Why You Should Use Stainless Steel Cookware
- Durability. Stainless steel cookware has the potential to last as long as you own it (while being properly maintained).
- Non-reactive. Stainless steel will not have a chemical reaction with the foods you’re cooking and will not impart flavor from the pan. (Unlike copper, which will react with acidic foods.)
- Browning. To achieve golden brown crusts on your meat, fish, and veggies and to create a fond on the bottom of the pan, stainless steel is the place to do it. It is more difficult to make a good crust using non-stick and because of the nature of non-stick, you will not be left with a fond.
How to Cook without Sticking
Preheat your skillet!! Game changer. I’m telling you.
To preheat your skillet, place your pan on the stovetop without any food or liquid inside and turn your burner to just below medium. After heating for a couple minutes you can start the water test until you see a mercury-like water ball (also known as the Leidenfrost effect). To begin, add 1/8 teaspoon water to the pan every 15 – 20 seconds as you watch it make its way through the stages below.
If the pan is too cold, the water will:
- Sit there with no movement
- Steam and bubble (slowly at first and then more quickly)
- Evaporate immediately
- Disperse into tiny beads of water
After you see those tiny beads, you are just a few seconds away from the desired temperature. Once you add the water to the pan when it is the correct temperature you will see:
- One ball that floats upon the surface of the pan, similar to a mercury ball (Just like the video below!)

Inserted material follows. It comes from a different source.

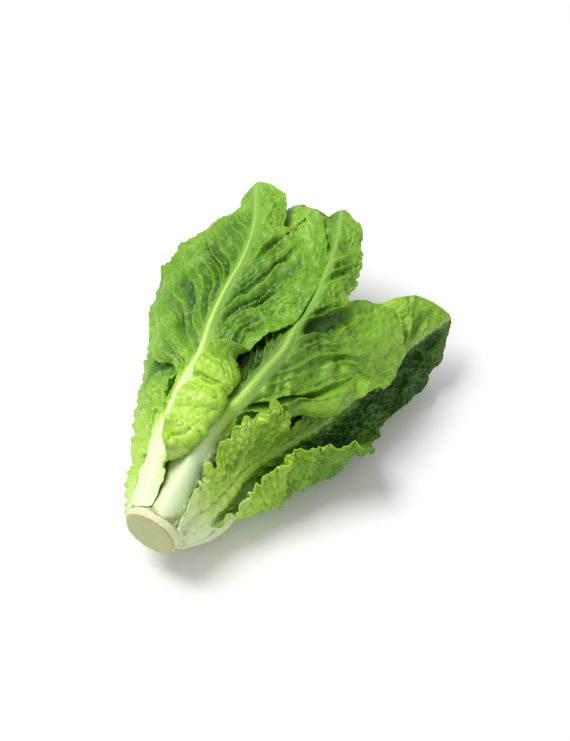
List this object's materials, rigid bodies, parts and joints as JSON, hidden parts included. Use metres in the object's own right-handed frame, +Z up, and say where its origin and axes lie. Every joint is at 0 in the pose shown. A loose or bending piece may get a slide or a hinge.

Once you see this mystifying ball gliding across the surface of your skillet you are ready to add the oil! Just wipe the water from the pan and be sure to add the oil immediately as the pan can overheat quickly at this point. The oil will heat up within seconds and it will create legs in the pan similar to that in a wine glass. Now add your food and enjoy a smooth cooking experience!
- While conducting the mercury-ball test, if you add the water and it immediately splits into many balls of water, the pan is too hot. Allow the skillet to cool slightly and try again.
- Once you get used to heating up your pans to the perfect temperature, you won’t have to use this little trick each time.
- Continue to cook around medium heat. As a general guideline, do not cook over medium-high heat (unless specified in a recipe).
- You will see some fond at the bottom of the pan as you cook–this is completely normal. After cooking your food you can use the fond to create a delicious pan sauce.
How to Clean Stainless Steel
Whether you are getting rid of tough spots on your cookware, maintaining your stainless steel on a regular basis, or restoring your pan’s shine–the following steps will help keep your stainless steel cookware looking pristine.
- Always hand-wash your stainless steel cookware. Many pieces of cookware now say they are dishwasher safe, but to keep your pans in prime condition for the long-run, hand washing is the way to go.
- Use a liquid dishwashing detergent such as Mrs Meyer’s Dish Soap. (I love these soaps! My favorite is the Basil–honestly makes me enjoy doing the dishes more because it smells so good.)
- Use a non-abrasive sponge or soft-bristle brush. These Dobie Pads are my favorite.
- For restoring shine, fixing discoloration, and working away at those really tough spots, use Bar Keepers Friend. This is by far my favorite cleaner in our house. It keeps all of our stainless steel looking brand new and allows us to remove stuck-on food with minimal effort. If you take anything away from this section, let it be Bar Keeper’s Friend. It’s a lifesaver. (Just be sure to follow the instructions!)
- Dry with a clean dish towel immediately after washing to prevent water spots.
If you’ve made it this far, congratulations! That was a lot of information to take in, but I promise you’ll get the hang of it all and it will make stainless steel cooking and cleaning a cinch.